━━━ COLLECTED MATERIAL

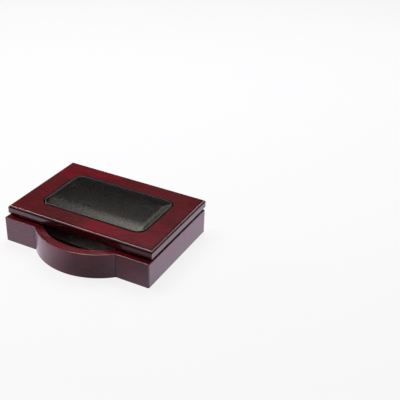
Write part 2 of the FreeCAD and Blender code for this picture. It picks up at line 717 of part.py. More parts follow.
def make_hinge_screws():
    """Countersunk screws, two for each leaf, grouped by the body that they hold to."""
    groups = (("base_hinge_screws", "dims.base_height", DOWNWARD), ("lid_hinge_screws", LID_LOW, None))
    for name, face, turn in groups:
        screws = []
        for side, centre in HINGE_SIDES:
            screws += screw_bores(f"{name}_{side}", centre, face, turn, "0")
        group = document.addObject("Part::Compound", f"{name}_group")
        group.Links = screws
        piece(name, group)


def check_and_export():
    """Stop on any failed object or bad shape, then write one file for each sub-part."""
    document.recompute()
    for item in document.Objects:
        if "Invalid" in item.State or "Error" in item.State:
            raise ValueError(f"{item.Name} did not compute: {item.State}")
    for feature in pieces:
        if feature.Shape.isNull() or not feature.Shape.isValid():
            raise ValueError(f"{feature.Label} has no valid shape")
    os.makedirs("parts", exist_ok=True)
    for feature in pieces:
        feature.Shape.exportStep(f"parts/{feature.Label}.step")
        solids = len(feature.Shape.Solids)
        print(f"{feature.Label}: {solids} solid(s), {feature.Shape.Volume:.2f} mm3")


fill_sheet()
make_rails(make_frame_ring())
make_bottom()
make_bed()
make_sheets()
make_lid_panel()
make_leather_inset()
for hinge_side, hinge_centre in HINGE_SIDES:
    make_hinge(hinge_side, hinge_centre)
make_hinge_screws()
check_and_export()
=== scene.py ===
import math
import random

import bmesh
import bpy
from mathutils import Euler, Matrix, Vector


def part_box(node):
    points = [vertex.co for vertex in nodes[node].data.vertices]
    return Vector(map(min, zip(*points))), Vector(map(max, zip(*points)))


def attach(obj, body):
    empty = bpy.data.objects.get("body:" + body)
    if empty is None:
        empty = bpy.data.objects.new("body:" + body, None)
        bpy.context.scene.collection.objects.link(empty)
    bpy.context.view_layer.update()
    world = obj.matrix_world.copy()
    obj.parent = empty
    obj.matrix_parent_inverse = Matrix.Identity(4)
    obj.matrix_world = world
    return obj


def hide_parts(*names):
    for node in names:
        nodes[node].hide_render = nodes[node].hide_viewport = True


# A desk memo box: a wooden tray with a bowed front and a hinged lid, lacquered dark red, a padded
# leather inset in the lid, and loose note sheets on a dark lined bed. Lengths are in metres, in
# the frame of the CAD part.

MM = 0.001

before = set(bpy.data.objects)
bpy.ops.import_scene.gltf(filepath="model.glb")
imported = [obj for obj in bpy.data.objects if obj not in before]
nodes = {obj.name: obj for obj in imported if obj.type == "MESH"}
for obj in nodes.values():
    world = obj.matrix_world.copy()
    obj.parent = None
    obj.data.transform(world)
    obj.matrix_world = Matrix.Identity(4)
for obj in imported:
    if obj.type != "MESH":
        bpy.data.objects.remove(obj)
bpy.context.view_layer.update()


# ---------------------------------------------------------------- node helpers


def linear(red, green, blue):
    """An sRGB colour, 0 to 255 a channel, as linear RGBA."""
    channels = []
    for value in (red / 255, green / 255, blue / 255):
        low = value / 12.92
        channels.append(low if value <= 0.04045 else ((value + 0.055) / 1.055) ** 2.4)
    return (*channels, 1.0)


class Graph:
    """The node tree of a new material or world, with short ways to add and join nodes.

    For a material, place is the point on the piece and facing its normal, in the piece's own
    frame. For the world, direction is where a ray goes.
    """

    def __init__(self, name, kind="Material"):
        owners = bpy.data.worlds if kind == "World" else bpy.data.materials
        self.owner = owners.new(name)
        self.owner.use_nodes = True
        self.tree = self.owner.node_tree
        self.tree.nodes.clear()
        self.output = self.tree.nodes.new(f"ShaderNodeOutput{kind}")
        coordinates = self.add("ShaderNodeTexCoord").outputs
        self.place = coordinates["Object"]
        self.facing = coordinates["Normal"]
        self.direction = coordinates["Generated"]

    def feed(self, socket, value):
        if isinstance(value, bpy.types.NodeSocket):
            self.tree.links.new(value, socket)
        else:
            socket.default_value = value

    def add(self, kind, sockets=None, **settings):
        node = self.tree.nodes.new(kind)
        for name, value in settings.items():
            setattr(node, name, value)
        for name, value in (sockets or {}).items():
            self.feed(node.inputs[name], value)
        return node

    def math(self, operation, *values):
        node = self.add("ShaderNodeMath", operation=operation)
        for socket, value in zip(node.inputs, values):
            self.feed(socket, value)
        return node.outputs[0]

    def hypot(self, first, second):
        squares = [self.math("MULTIPLY", value, value) for value in (first, second)]
        return self.math("SQRT", self.math("ADD", *squares))

    def split(self, vector):
        return self.add("ShaderNodeSeparateXYZ", {"Vector": vector}).outputs

    def join(self, x, y, z):
        return self.add("ShaderNodeCombineXYZ", {"X": x, "Y": y, "Z": z}).outputs[0]

    def stretch(self, vector, scale, shift=(0, 0, 0)):
        node = self.add("ShaderNodeMapping", {"Vector": vector, "Scale": scale, "Location": shift})
        return node.outputs[0]

    def ramp(self, value, start, end, low=0.0, high=1.0):
        """Low before start, high after end, and a smooth step between."""
        sockets = {"Value": value, "From Min": start, "From Max": end}
        sockets |= {"To Min": low, "To Max": high}
        node = self.add("ShaderNodeMapRange", sockets, interpolation_type="SMOOTHSTEP")
        return node.outputs["Result"]

    def band(self, value, centre, reach):
        """1 at the centre, falling smoothly to 0 at reach to either side."""
        distance = self.math("ABSOLUTE", self.math("SUBTRACT", value, centre))
        return self.ramp(distance, 0.0, reach, 1.0, 0.0)

    def noise(self, vector, scale=1.0, detail=2.0, roughness=0.5, distortion=0.0):
        sockets = {"Vector": vector, "Scale": scale, "Detail": detail}
        sockets |= {"Roughness": roughness, "Distortion": distortion}
        return self.add("ShaderNodeTexNoise", sockets).outputs[0]

    def mix(self, factor, first, second):
        """The first colour where factor is 0, the second where it is 1."""
        node = self.add("ShaderNodeMix", data_type="RGBA")
        for index, value in ((0, factor), (6, first), (7, second)):
            self.feed(node.inputs[index], value)
        return node.outputs[2]

    def seen_directly(self):
        """1 for rays that come straight from the camera, else 0."""
        path = self.add("ShaderNodeLightPath").outputs
        return self.math("MAXIMUM", path["Is Camera Ray"], path["Is Transmission Ray"])

    def mix_shaders(self, factor, first, second):
        """The output is the first shader where factor is 0, the second where it is 1."""
        node = self.add("ShaderNodeMixShader", {0: factor, 1: first, 2: second})
        self.feed(self.output.inputs["Surface"], node.outputs[0])

    def bump(self, height, distance, strength=1.0, under=None):
        sockets = {"Height": height, "Distance": distance, "Strength": strength}
        if under is not None:
            sockets["Normal"] = under
        return self.add("ShaderNodeBump", sockets).outputs[0]

    def surface(self, **sockets):
        """A Principled surface, its sockets named with _ for spaces. Returns the material."""
        shader = self.add("ShaderNodeBsdfPrincipled")
        for name, value in sockets.items():
            self.feed(shader.inputs[name.replace("_", " ")], value)
        self.feed(self.output.inputs["Surface"], shader.outputs[0])
        return self.owner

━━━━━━

> [TASK DETAILS] Above are some lines. Repeat exactly, and only, those from the line that has "fill_sheet()" through the line that has "# the frame of the CAD part.".

> [ANSWER TO THIS TASK]
fill_sheet()
make_rails(make_frame_ring())
make_bottom()
make_bed()
make_sheets()
make_lid_panel()
make_leather_inset()
for hinge_side, hinge_centre in HINGE_SIDES:
    make_hinge(hinge_side, hinge_centre)
make_hinge_screws()
check_and_export()
=== scene.py ===
import math
import random

import bmesh
import bpy
from mathutils import Euler, Matrix, Vector


def part_box(node):
    points = [vertex.co for vertex in nodes[node].data.vertices]
    return Vector(map(min, zip(*points))), Vector(map(max, zip(*points)))


def attach(obj, body):
    empty = bpy.data.objects.get("body:" + body)
    if empty is None:
        empty = bpy.data.objects.new("body:" + body, None)
        bpy.context.scene.collection.objects.link(empty)
    bpy.context.view_layer.update()
    world = obj.matrix_world.copy()
    obj.parent = empty
    obj.matrix_parent_inverse = Matrix.Identity(4)
    obj.matrix_world = world
    return obj


def hide_parts(*names):
    for node in names:
        nodes[node].hide_render = nodes[node].hide_viewport = True


# A desk memo box: a wooden tray with a bowed front and a hinged lid, lacquered dark red, a padded
# leather inset in the lid, and loose note sheets on a dark lined bed. Lengths are in metres, in
# the frame of the CAD part.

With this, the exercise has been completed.